F. Should an order be made requiring TC to pay security for costs?
[52] BCU moved for an order for security for costs pursuant to r. 61.06(1)(b) of the Rules, in the event that I make the orders I have made. Rule 61.06(1)(b) authorizes me to make an order for security for costs that could be made against an appellant under r. 56.01. I cannot make the order requested. BCU was the applicant in the proceeding in which the order under appeal was made, namely, BCU’s distribution motion. A respondent in an appeal, such as BCU, may only rely upon r. 61.06(1)(b) where it was not the applicant below, but BCU was the applicant below. This limitation is intended to prevent imposing security for costs orders on impecunious parties who were forced into court: Diversitel Communications Inc. v. Glacier Bay Inc. (2004), 181 O.A.C. 6 (C.A.), at para. 8. Although TC became a party because it took the initiative of objecting to the requested distribution order, it was responding to proceedings initiated by BCU. A security for costs order against TC would not be fitting, nor in the interests of justice.
[53] In any event, I would not make the order sought. TC allegedly became insolvent because of the same fraud that it is seeking to remedy through its proposed appeal. It would not be in the interests of justice to rely on the insolvency of a party that arose because of a civil wrong as a basis for imposing a security for costs order that could have the effect of preventing that party from effectively remedying that civil wrong. I appreciate that BCU was not a party to the alleged fraud, but on the evidence before me, it may have participated in financial dealings with a perpetrator of the alleged fraud that have enabled that perpetrator to dissipate his assets, thereby frustrating recovery.
[54] BCU’s motion for security for costs is denied.
Conclusion
[55] I therefore make the following orders:
(1) TC’s motion for an extension of time is granted.

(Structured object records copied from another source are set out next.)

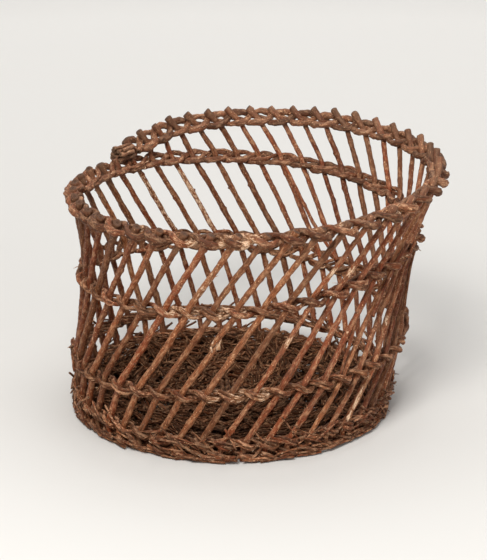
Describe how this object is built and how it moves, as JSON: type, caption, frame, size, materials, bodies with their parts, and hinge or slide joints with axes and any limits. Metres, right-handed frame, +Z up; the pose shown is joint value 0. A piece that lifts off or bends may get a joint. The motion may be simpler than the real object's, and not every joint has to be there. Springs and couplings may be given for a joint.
{
  "type": "openwork willow basket",
  "caption": "Round openwork willow basket: leaning stakes bound by a spiral wale that ends as the rim, on a woven flat base.",
  "frame": {"origin": "on the ground, under the middle of the basket's overall box", "axes": "+Z up; -Y the front, which faces the viewer; the basket leans towards +X and +Y as it rises"},
  "size_m": [0.455, 0.458, 0.3072],
  "materials": {
    "stake_willow": "aged unpeeled willow bark, red brown, satin with dry patches",
    "wale_willow": "aged unpeeled willow bark, dusty brown, peeled pale in places",
    "base_willow": "aged willow, dark brown and dry"
  },
  "bodies": {
    "root": {"stake_01": "stake_willow", "stake_02": "stake_willow", "stake_03": "stake_willow", "stake_04": "stake_willow", "stake_05": "stake_willow", "stake_06": "stake_willow", "stake_07": "stake_willow", "stake_08": "stake_willow", "stake_09": "stake_willow", "stake_10": "stake_willow", "stake_11": "stake_willow", "stake_12": "stake_willow", "stake_13": "stake_willow", "stake_14": "stake_willow", "stake_15": "stake_willow", "stake_16": "stake_willow", "stake_17": "stake_willow", "stake_18": "stake_willow", "stake_19": "stake_willow", "stake_20": "stake_willow", "stake_21": "stake_willow", "stake_22": "stake_willow", "stake_23": "stake_willow", "stake_24": "stake_willow", "stake_25": "stake_willow", "stake_26": "stake_willow", "stake_27": "stake_willow", "stake_28": "stake_willow", "stake_29": "stake_willow", "stake_30": "stake_willow", "stake_31": "stake_willow", "stake_32": "stake_willow", "stake_33": "stake_willow", "stake_34": "stake_willow", "stake_35": "stake_willow", "stake_36": "stake_willow", "stake_37": "stake_willow", "stake_38": "stake_willow", "stake_39": "stake_willow", "stake_40": "stake_willow", "stake_41": "stake_willow", "stake_42": "stake_willow", "stake_43": "stake_willow", "stake_44": "stake_willow", "stake_45": "stake_willow", "stake_46": "stake_willow", "wale_lower_a": "wale_willow", "wale_lower_b": "wale_willow", "wale_lower_c": "wale_willow", "wale_middle_a": "wale_willow", "wale_middle_b": "wale_willow", "wale_middle_c": "wale_willow", "wale_upper_a": "wale_willow", "wale_upper_b": "wale_willow", "wale_upper_c": "wale_willow", "rim_end_bundle": "wale_willow", "base_cross": "base_willow", "base_tie": "base_willow", "base_slew_a": "base_willow", "base_slew_b": "base_willow"}
  },
  "joints": []
}
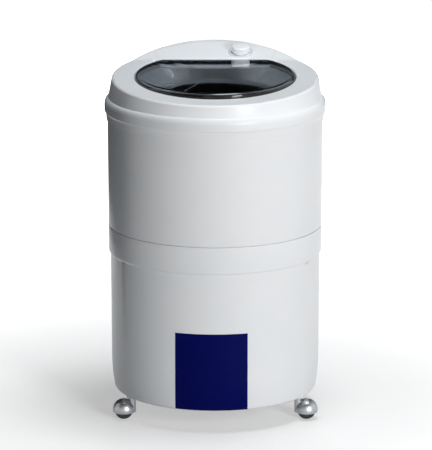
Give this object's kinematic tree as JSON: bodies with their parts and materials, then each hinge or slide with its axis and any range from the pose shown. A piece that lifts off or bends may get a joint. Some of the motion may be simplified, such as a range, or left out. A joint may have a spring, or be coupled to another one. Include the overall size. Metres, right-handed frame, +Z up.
{
  "type": "washing machine",
  "caption": "Round top-loading washing machine: moulded shells, sloping top with a hinged smoked lid and timer knob, impeller drive below the tub, ball casters.",
  "frame": {"origin": "on the ground under the tub's axis, at the bottom centre of the bounding box", "axes": "+Z up along the tub's axis, -Y towards the front, +X to the right seen from the front"},
  "size_m": [0.472, 0.472, 0.768],
  "materials": {
    "white_shell": "satin moulded ABS",
    "dial_plastic": "satin",
    "grey_collar": "fine moulded texture",
    "smoked_lid": "smoked acrylic, glossy",
    "tub_plastic": "moulded polypropylene",
    "steel": "machined",
    "galvanised_plate": "galvanised sheet",
    "motor_can": "pressed steel, painted",
    "cast_alloy": "die cast",
    "black_rubber": "moulded",
    "plated_hood": "satin plated",
    "wheel_rubber": "moulded"
  },
  "bodies": {
    "cabinet": {"lower_shell": "white_shell", "upper_shell": "white_shell", "top_cover": "white_shell", "control_panel": "white_shell", "inner_collar": "grey_collar", "timer_body": "white_shell", "dial_ring": "dial_plastic", "tub": "tub_plastic", "tub_floor": "tub_plastic", "shaft_seal": "black_rubber", "bearing_housing": "cast_alloy", "upper_bearing": "steel", "lower_bearing": "steel", "drive_belt": "black_rubber", "motor_housing": "motor_can", "motor_stator": "steel", "motor_bearings": "steel", "motor_grommets": "black_rubber", "motor_bolts": "steel", "drive_plate": "galvanised_plate", "plate_bolts": "steel", "housing_bolts": "steel", "base_tray": "grey_collar", "base_screws": "steel", "capacitor": "white_shell", "capacitor_clip": "galvanised_plate", "drain_pipe": "black_rubber", "drain_outlet": "grey_collar", "cord_gland": "black_rubber"},
    "lid": {"lid": "smoked_lid", "hinge_pins": "steel"},
    "timer_knob": {"timer_knob": "white_shell", "timer_spindle": "steel"},
    "pulsator": {"pulsator": "grey_collar", "pulsator_screw": "steel", "drive_shaft": "steel", "drive_pulley": "cast_alloy", "pulley_nut": "steel"},
    "motor_rotor": {"motor_rotor": "steel", "motor_pulley": "cast_alloy"},
    "caster_left": {"hood_left": "plated_hood", "stem_left": "steel", "axle_left": "steel"},
    "wheel_left": {"wheel_left": "wheel_rubber"},
    "caster_right": {"hood_right": "plated_hood", "stem_right": "steel", "axle_right": "steel"},
    "wheel_right": {"wheel_right": "wheel_rubber"},
    "caster_rear": {"hood_rear": "plated_hood", "stem_rear": "steel", "axle_rear": "steel"},
    "wheel_rear": {"wheel_rear": "wheel_rubber"}
  },
  "joints": [
    {"name": "lid_hinge", "type": "hinge", "parent": "cabinet", "child": "lid", "pos_m": [0, 0.11881, 0.73562], "axis": [-1, 0, 0], "range_deg": [0, 95]},
    {"name": "timer_turn", "type": "hinge", "parent": "cabinet", "child": "timer_knob", "pos_m": [0.055, 0.1595, 0.74732], "axis": [0, 0.2785, -0.9604], "range_deg": [0, 300]},
    {"name": "pulsator_spin", "type": "hinge", "parent": "cabinet", "child": "pulsator", "pos_m": [0, 0, 0.271], "axis": [0, 0, 1], "continuous": true},
    {"name": "motor_spin", "type": "hinge", "parent": "cabinet", "child": "motor_rotor", "pos_m": [0.128, 0, 0.096], "axis": [0, 0, 1], "continuous": true},
    {"name": "swivel_left", "type": "hinge", "parent": "cabinet", "child": "caster_left", "pos_m": [-0.17753, -0.1025, 0.047], "axis": [0, 0, 1], "continuous": true},
    {"name": "roll_left", "type": "hinge", "parent": "caster_left", "child": "wheel_left", "pos_m": [-0.19553, -0.1025, 0.02], "axis": [0, 1, 0], "continuous": true},
    {"name": "swivel_right", "type": "hinge", "parent": "cabinet", "child": "caster_right", "pos_m": [0.17753, -0.1025, 0.047], "axis": [0, 0, 1], "continuous": true},
    {"name": "roll_right", "type": "hinge", "parent": "caster_right", "child": "wheel_right", "pos_m": [0.19553, -0.1025, 0.02], "axis": [0, 1, 0], "continuous": true},
    {"name": "swivel_rear", "type": "hinge", "parent": "cabinet", "child": "caster_rear", "pos_m": [0, 0.205, 0.047], "axis": [0, 0, 1], "continuous": true},
    {"name": "roll_rear", "type": "hinge", "parent": "caster_rear", "child": "wheel_rear", "pos_m": [0.018, 0.205, 0.02], "axis": [0, 1, 0], "continuous": true}
  ],
  "couplings": [
    {"joint": "motor_spin", "follows": "pulsator_spin", "ratio": 4.1694}
  ]
}
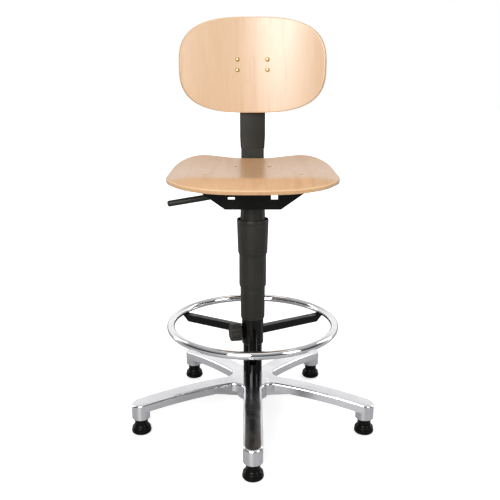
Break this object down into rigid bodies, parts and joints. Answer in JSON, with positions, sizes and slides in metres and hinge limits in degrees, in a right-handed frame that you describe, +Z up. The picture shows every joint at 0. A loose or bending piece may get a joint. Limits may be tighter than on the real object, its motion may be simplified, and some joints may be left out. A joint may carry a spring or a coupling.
{
  "type": "swivel work stool",
  "caption": "High swivel work stool with moulded beech seat and backrest, telescopic gas-spring column, chrome foot ring and star base on glides.",
  "frame": {"origin": "on the floor, under the middle of the column", "axes": "+Z up; -Y is the way the sitter faces; +X is the sitter's left"},
  "size_m": [0.6292, 0.6009, 1.05],
  "materials": {
    "beech_ply": "clear satin lacquer on moulded beech plywood",
    "black_plastic": "fine-grained satin black plastic",
    "black_steel": "black powder coat",
    "gloss_tube": "gloss black paint",
    "polished_aluminium": "polished die casting",
    "chrome": "bright chrome plating",
    "zinc_steel": "zinc-plated steel",
    "bearing_steel": "ground steel",
    "brass": "domed brass-coloured heads",
    "rubber": "black rubber",
    "white_plastic": "natural acetal"
  },
  "bodies": {
    "base": {"base_star": "polished_aluminium", "glides": "black_plastic", "glide_stems": "zinc_steel", "stand_tube": "gloss_tube", "guide_bush": "white_plastic", "cover_clip": "black_plastic", "cover_lower": "black_plastic", "bearing_lower_washer": "bearing_steel", "bearing_balls": "bearing_steel", "bearing_cage": "white_plastic"},
    "spindle": {"piston_rod": "bearing_steel", "piston": "zinc_steel", "bearing_upper_washer": "bearing_steel", "bottom_damper": "rubber", "thrust_washer": "zinc_steel", "retaining_clip": "zinc_steel"},
    "seat_frame": {"gas_cylinder": "gloss_tube", "rod_seal": "rubber", "taper_socket": "zinc_steel", "taper_cover": "black_plastic", "cover_upper": "black_plastic", "mechanism_case": "black_steel", "seat_carrier": "black_steel", "lever_bracket": "black_steel", "lever_pin": "zinc_steel", "pivot_axle": "zinc_steel", "axle_clips": "zinc_steel", "tilt_spring": "bearing_steel", "tilt_stop": "rubber", "seat_spacers": "black_plastic", "seat_panel": "beech_ply", "seat_bolts": "brass", "seat_nuts": "zinc_steel"},
    "cover_stage": {"cover_middle": "black_plastic"},
    "lever": {"lever_rod_bar": "black_steel", "lever_grip_sleeve": "black_plastic"},
    "valve_pin": {"release_pin": "zinc_steel"},
    "back_arm": {"back_bar": "black_steel", "bar_cover": "black_plastic"},
    "back_slide": {"back_sleeve": "black_plastic", "sleeve_cap": "black_plastic", "back_bracket": "black_steel", "backrest_panel": "beech_ply", "back_screws": "brass", "back_nuts": "zinc_steel"},
    "back_clamp": {"back_shoe": "brass"},
    "back_handwheel": {"back_knob": "black_plastic", "back_knob_stud": "zinc_steel"},
    "ring_slider": {"ring_bush": "black_plastic"},
    "ring_frame": {"ring_collar": "black_steel", "ring_arm_front": "black_steel", "ring_arm_right": "black_steel", "ring_arm_left": "black_steel", "foot_ring": "chrome"},
    "ring_clamp": {"clamp_shoe": "brass"},
    "ring_handwheel": {"clamp_knob": "black_plastic", "clamp_stud": "zinc_steel"}
  },
  "joints": [
    {"name": "seat_swivel", "type": "hinge", "parent": "base", "child": "spindle", "pos_m": [0, 0, 0], "axis": [0, 0, 1], "continuous": true},
    {"name": "seat_height", "type": "slide", "parent": "spindle", "child": "seat_frame", "axis": [0, 0, 1], "range_m": [-0.15, 0.012]},
    {"name": "cover_stage_height", "type": "slide", "parent": "base", "child": "cover_stage", "axis": [0, 0, 1], "range_m": [-0.0864, 0.007]},
    {"name": "release_lever", "type": "hinge", "parent": "seat_frame", "child": "lever", "pos_m": [-0.03, 0, 0.606], "axis": [0, 1, 0], "range_deg": [0, 6], "stiffness_Nm_per_rad": 20, "springref_deg": -2.86},
    {"name": "release_pin_press", "type": "slide", "parent": "seat_frame", "child": "valve_pin", "axis": [0, 0, -1], "range_m": [0, 0.0033]},
    {"name": "backrest_tilt", "type": "hinge", "parent": "seat_frame", "child": "back_arm", "pos_m": [0, 0.112, 0.606], "axis": [-1, 0, 0], "range_deg": [0, 10], "stiffness_Nm_per_rad": 150, "springref_deg": -4.58, "deforming": ["tilt_spring"]},
    {"name": "backrest_height", "type": "slide", "parent": "back_arm", "child": "back_slide", "axis": [0, 0, 1], "range_m": [-0.02, 0.07]},
    {"name": "back_clamp_travel", "type": "slide", "parent": "back_slide", "child": "back_clamp", "axis": [0, 1, 0], "range_m": [0, 0.0019]},
    {"name": "back_knob_turn", "type": "hinge", "parent": "back_clamp", "child": "back_handwheel", "pos_m": [0, 0, 0.742], "axis": [0, 1, 0], "range_deg": [0, 540]},
    {"name": "foot_ring_height", "type": "slide", "parent": "base", "child": "ring_slider", "axis": [0, 0, 1], "range_m": [-0.085, 0]},
    {"name": "foot_ring_turn", "type": "hinge", "parent": "ring_slider", "child": "ring_frame", "pos_m": [0, 0, 0], "axis": [0, 0, 1], "continuous": true},
    {"name": "ring_clamp_travel", "type": "slide", "parent": "ring_frame", "child": "ring_clamp", "axis": [-0.9659, -0.2588, 0], "range_m": [0, 0.0019]},
    {"name": "ring_knob_turn", "type": "hinge", "parent": "ring_clamp", "child": "ring_handwheel", "pos_m": [0, 0, 0.2435], "axis": [-0.9659, -0.2588, 0], "range_deg": [0, 540]}
  ],
  "couplings": [
    {"joint": "cover_stage_height", "follows": "seat_height", "ratio": 0.575},
    {"joint": "release_pin_press", "follows": "release_lever", "m_per_rad": 0.03},
    {"joint": "back_clamp_travel", "follows": "back_knob_turn", "m_per_rad": 0.00019894},
    {"joint": "ring_clamp_travel", "follows": "ring_knob_turn", "m_per_rad": 0.00019894}
  ]
}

The NOA served and filed by TC on July 18, 2021, and the SNOA served and filed on August 18, 2021, are to be treated as having been filed in time. (2) Leave to appeal the final orders arising from the Endorsement of June 17, 2022, ONSC Court File No: CV-18-00608356-00CL (the reasons of which were reported at 2022 ONSC 3414), is granted pursuant to s. 193(e) of the BIA. (3) TC may file an additional supplementary Notice of Appeal within 10 days of the release of this decision and may file a Fresh as Amended Factum within 15 days of the release of this decision. TC’s appeal is to be perfected within 15 days of the release of this decision. If TC believes it requires a further extension of time to perfect, I will remain seized of this matter and the motion may be brought before me, in writing. (4) BCU’s motion to lift the stay of proceedings under s. 195 of the BIA is denied. (5) BCU’s motion for security for costs is denied.
[56] If the parties are unable to agree on the costs in these motions, the parties may file costs submissions not to exceed 5 pages, accompanied by bills of costs. The submissions and bills of costs of TC shall be filed within 15 days of the release of this decision. The submissions and bills of costs of BCU shall be filed within 5 days of receiving TC’s submissions and bill of costs.
“David M. Paciocco J.A.”
Footnotes
[1] The formal order was not yet settled at the time of motion hearing before me. The parties were content to proceed without a formal order, and I am prepared to do so. For convenience, I use the term “Final Distribution Order” to describe the orders made in the Endorsement.
[2] Appropriately, LawPRO was notified and provided support to TC in these motions.
[3] As I read the Final Disposition Order, even if the motion judge’s conclusion that $1,003,510.23 of the proceeds from the sale of Woodland Acres represents pre-Mareva disbursements survives the appeal, there are remaining proceeds of the sale of that property that are attributable to post-Mareva disbursements.